Matalin: I think that was an injudicious thing to say, but that the secular left has behaved imperialistically — there’s no other word for it. They have subverted the democratic process by taking their issues to the judiciary. What the so-called religious right has done has taken their petition and their concerns into the democratic process, into the public square. They organize and they try to affect legislation, as opposed to being the subverted process of democracy which is what the secular left does.

This is all demagoguery. There is a secular left. There is a religious right. It is — the way in which the secular left overestimates its uniformity is funny. They’re not — there’s not just Christian conservatives. There [are] a lot of the people who are concerned about traditional values and in politics and in the public square. There are lots of Jews, there are a lot of conservative Muslims. There are — it’s ecumenical. There’s Catholics. It’s across the board. There is not a uniformity. There’s lots of pluralism and they’re part of the democratic process. And this is just demagoguery on the parts of these left-wing extremists.

Got it? Pat Robertson’s assertion that federal judges are a greater danger than terrorists was “an injudicious thing to say,” but anyone who raises a hand in protest to that statement is a “left-wing extremist” exercising “demagoguery.” Rhetorical backbends don’t get much more twisted than that.
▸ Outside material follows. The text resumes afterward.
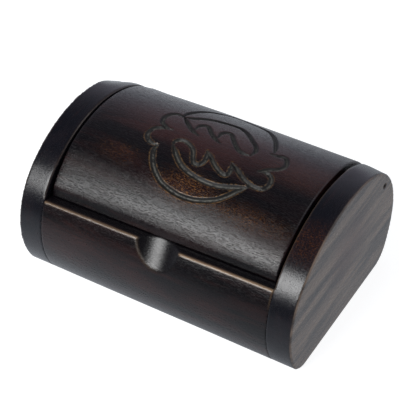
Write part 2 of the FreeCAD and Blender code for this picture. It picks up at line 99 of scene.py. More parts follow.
# The thumb notch is a round groove, whose axis passes straight over its lowest point
NOTCH_RADIUS = 18.3
NOTCH_TILT = math.radians(48)
NOTCH_YAW = math.radians(6)
NOTCH_X = 1.0
NOTCH_LOW_Z = SEAT_Z + SEAT_SLOPE * NOTCH_X - 11.8
NOTCH_LOW_Y = -SHOULDER_Y - math.sqrt(SHOULDER_RADIUS**2 - (NOTCH_LOW_Z - WIDEST_Z) ** 2)
NOTCH_AXIS = np.array([
    -math.sin(NOTCH_YAW) * math.cos(NOTCH_TILT),
    math.cos(NOTCH_YAW) * math.cos(NOTCH_TILT),
    math.sin(NOTCH_TILT),
])
NOTCH_UP = np.array([0, 0, 1]) - NOTCH_AXIS * NOTCH_AXIS[2]
NOTCH_LOW = np.array([NOTCH_X, NOTCH_LOW_Y, NOTCH_LOW_Z])
NOTCH_CENTRE = NOTCH_LOW + NOTCH_UP / np.linalg.norm(NOTCH_UP) * NOTCH_RADIUS

# Lid
LID_RISE = 1.1
LID_THICKNESS = 9.5
LID_FRONT_RADIUS = 36.0
LID_GAP = 0.3
LID_EDGE = 0.8
RIM_Y = SHOULDER_Y + math.sqrt(SHOULDER_RADIUS**2 - (SEAT_Z - WIDEST_Z) ** 2)
LID_FRONT_Y = RIM_Y - 4.8
LID_CROWN = (0.0, CROWN_Z, CROWN[2] + LID_RISE)
LID_SHOULDER = (SHOULDER_Y, WIDEST_Z, SHOULDER_RADIUS + LID_RISE)
LID_FRONT = (
    *meeting((-LID_FRONT_Y, SEAT_Z, LID_FRONT_RADIUS), (0.0, CROWN_Z, LID_CROWN[2] - LID_FRONT_RADIUS), 1),
    LID_FRONT_RADIUS,
)
# Each end of the lid: its x at y = 0, how far x goes for each millimetre of y, and the x at
# which its section is taken
LID_ENDS = {"left": (-61.9, -0.0055, -61.5), "right": (61.5, -0.010, 60.7)}
PIN_HOLE_RADIUS = 1.55
PIN_HOLE_END = 50.0

# Hand shaping: depths, runs along x, and leans of the surface in degrees from level
FLAT_DEPTH = 1.2
FLAT_RUN = (10, 63)
FLAT_FRONT_LEAN = (-62, -25)
FLAT_BACK_LEAN = (5, 30)
FULL_HEIGHT = 1.0
FULL_START = (62.5, 63)
FULL_END = (64, 78)
FULL_LEAN = (14, 34)
LOW_DEPTH = 1.8
LOW_RUN = (66, 76)
LOW_LEAN = (16, 34)
REAR_FADE = (46, 70)
SKIN_INSET = 0.08
SKIN_WANDER = 0.08
# How far the lid's left end is sunk, from where along x, and between which ways over it, s
LID_SINK = 1.2
LID_SINK_START = -8
LID_SINK_RUN = 54.0
LID_SINK_POWER = 1.5
LID_SINK_FRONT = (-52, -38)
LID_SINK_BACK = (46, 56)
# How full the lid's front is, and where over it
LID_FULLNESS = 0.7
LID_FULL_START = (-32, -47)
LID_FULL_END = (-49, -54)
# Radii that edges are eased to
RIM_EASE = 0.6
CAVITY_EASE = 0.7
CUT_EASE = 0.5
SEAM_EASE = 0.35
CHEEK_OUTER_EASE = 0.6
CHEEK_INNER_EASE = 0.8
BORE_EASE = 0.25
# Size of the cubes that the CAD pieces are meshed with before they are shaped
VOXEL = 0.75


# ---------------------------------------------------------------- small helpers


def link(obj):
    bpy.context.scene.collection.objects.link(obj)
    return obj


def add_mesh(name, vertices, faces):
    """A mesh object from points in millimetres."""
    mesh = bpy.data.meshes.new(name)
    mesh.from_pydata([tuple(v) for v in np.asarray(vertices) * MM], [], faces)
    mesh.validate()
    return link(bpy.data.objects.new(name, mesh))


def points_of(mesh):
    co = np.empty(len(mesh.vertices) * 3)
    mesh.vertices.foreach_get("co", co)
    return co.reshape(-1, 3) / MM


def set_points(mesh, points):
    mesh.vertices.foreach_set("co", (points * MM).ravel())
    mesh.update()


def add_attribute(mesh, name, values):
    layer = mesh.attributes.new(name, "FLOAT", "POINT")
    layer.data.foreach_set("value", np.asarray(values, dtype=np.float32))


def smoothstep(low, high, x):
    t = np.clip((x - low) / (high - low), 0, 1)
    return t * t * (3 - 2 * t)


def way_along(path):
    """How far along a line of points each point is."""
    return np.concatenate([[0], np.cumsum(np.hypot(*np.diff(path, axis=0).T))])


# ---------------------------------------------------------------- solid shapes as distances


def round_max(a, b, radius):
    """The meeting of two solids, with its edge rounded to a radius."""
    outside = np.hypot(np.maximum(a + radius, 0), np.maximum(b + radius, 0))
    return outside + np.minimum(np.maximum(a + radius, b + radius), 0) - radius


def disc(y, z, arc):
    return np.hypot(y - arc[0], z - arc[1]) - arc[2]


def outline(p):
    """Distance from the box's outline; below 0 is inside."""
    y = np.abs(p[:, 1])
    z = p[:, 2]
    d = np.where(z > SHOULDER[1], disc(y, z, SHOULDER), disc(y, z, SIDE))
    over = (y * (SHOULDER[1] - CROWN[1]) < (z - CROWN[1]) * SHOULDER[0]) & (z > CROWN[1])
    d = np.where(over, disc(y, z, CROWN), d)
    run = (CORNER[0] - SIDE[0], CORNER[1] - SIDE[1])
    low = (y - SIDE[0]) * run[1] - (z - SIDE[1]) * run[0] > 0
    d = np.where(low & (y > CORNER[0]), disc(y, z, CORNER), d)
    return np.where(y <= CORNER[0], np.maximum(d, -z), d)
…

Why, jaded readers might wonder, does this particular abomination so exercise us? After all, there are any number of talking heads out there willing to lie and spin with reckless abandon and then exhibit righteous indignation toward anyone who expresses disagreement — and any number of talk shows eager to roll out the red carpet for same.

But Matalin, and “Meet the Press” itself, deserve to be singled out because they are thought to represent the best of political dialogue: a respected political operative who has worked in high places being grilled on the most revered political talk show in America. If anyone still thinks that the carnival barkers are confined to cable shoutfests while serious political dialogue endures elsewhere, last weekend’s display should be enough to put that fleeting hope to rest once and for all.

–Brian Montopoli

Brian Montopoli is a writer at CJR Daily.